Consumer confidence declines in US

US consumer confidence declined unexpectedly in March from a five-year high amid oil price hike, volatile stock market and the housing recession showing few signs of ending. The New York-based Conference Board index for March fell to 107.2 from 111.2 a month before. The recent data has provided fresh indication that rising gas prices, falling home values and a volatile stock market may hit spending in the coming months. Experts and analysts had expected a reading of 109. The March index was the lowest since November 2006 when the reading came at 105.3. The consumer data obviously reflects a tense environment of the economy, as anxiety has been growing that turbulence in subprime mortgages, the home loan market for people with weak credit histories, may proliferate to other areas of the economy. A chain of housing indicators have also suggested that the housing market is in a worse condition than many thought. the S&P/Case-Shiller home-price index suggests that home prices in 20 metropolitan areas slipped considerably by 0.2 per cent in January, their first drop in six years.
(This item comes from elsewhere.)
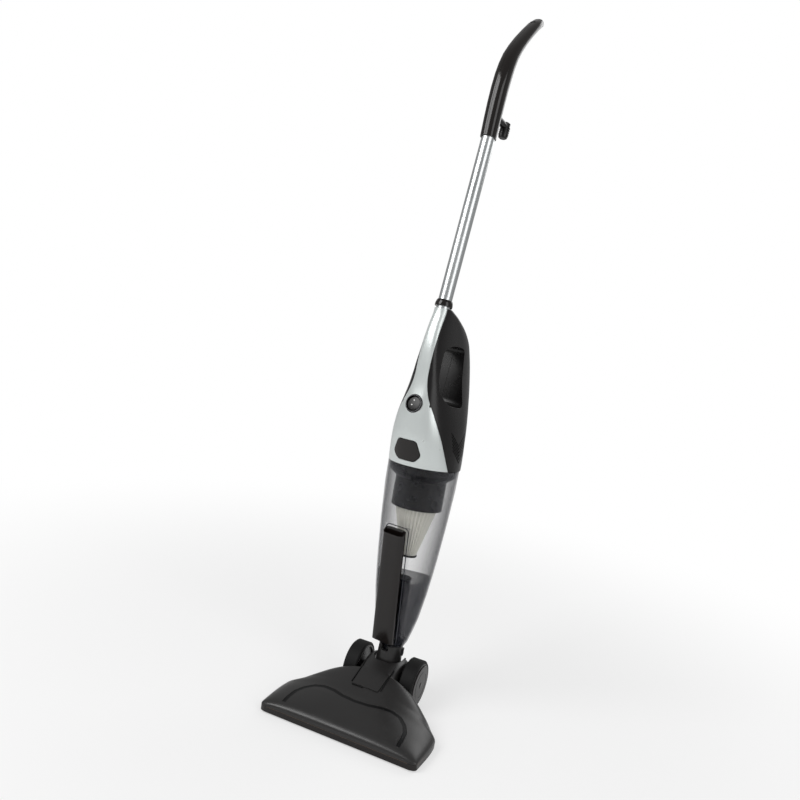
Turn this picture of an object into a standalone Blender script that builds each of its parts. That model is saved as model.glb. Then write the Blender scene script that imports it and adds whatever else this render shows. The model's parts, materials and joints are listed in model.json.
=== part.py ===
"""Corded upright stick vacuum cleaner: a floor head with a tilting, swivelling neck, a clear
dust cup under a hand unit with a loop handle, and a metal tube with a curved top grip.

Lengths are in metres, +Z is up, the head's front looks along -Y and the floor is at z = 0.
The hand unit, cup and tube are built upright in their own leaning frames (empties)."""

import math

import bmesh
import bpy
from mathutils import Vector

GAP = 0.0003

# Floor head
HEAD_WIDTH = 0.254
HEAD_FRONT = -0.1635
HEAD_SIDE_REAR = -0.092
HEAD_REAR = 0.022
HEAD_TAIL_HALF = 0.0345
GROUND_CLEARANCE = 0.0025
SEAM = 0.0110
COVER_WALL = 0.0040
COVER_CROWN = 0.066
COVER_TAIL = 0.058
COVER_END_HEIGHT = 0.021
COVER_NOSE_HEIGHT = 0.019
SLOT_HALF = 0.108
SLOT_DEPTH = 0.030
SLOT_ROOF = 0.0022
SLOT_CENTRE = -0.128
BRUSH_COLUMNS = 75
BRUSH_SHARE = 0.50
BRUSH_OUT = 0.0016
BRUSH_IN = 0.0004
BRUSH_HALF = 0.109
BRUSH_WIDTH = 0.004
BRUSH_BACK = 0.0022
BRUSH_INSET = 0.0083
BAND_WIDTH = 0.0055
BAND_DEPTH = 0.0016
BAND_THICKNESS = 0.0009
PANEL_HALF = 0.024
PANEL_FRONT = -0.076
PANEL_REAR = -0.020
PANEL_THICKNESS = 0.0014
PANEL_LIFT = 0.0004
PANEL_TAPER = 0.0025
RECESS_RADIUS = 0.0235
SCREW_SIDE = 0.0310
SCREW_REAR = -0.0260
CRADLE_WALL = 0.0020
DUCT_HALF = 0.0130
DUCT_DEEP = 0.0050
DUCT_Y = SLOT_CENTRE
DUCT_WALL = 0.0014

# Wheels
WHEEL_RADIUS = 0.0375
WHEEL_OUTER = 0.0617
WHEEL_WIDTH = 0.0250
TYRE_THICKNESS = 0.0045
HUB_BORE = 0.0042
CAP_THICKNESS = 0.0016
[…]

In addition to it, following weaker economic performance and turmoil in stock market earlier this month resulted in bring business investment at an extremely low level. At the same time core inflation levels remains above the Federal Reserve’s preferred upper limit. In the meanwhile, Lynn Franco, director of the Conference Board Consumer Research Center, has reportedly said that despite diminished expectations, consumers’ assessment of the economy was stable and the report does not ‘suggest a weakening in economic conditions.’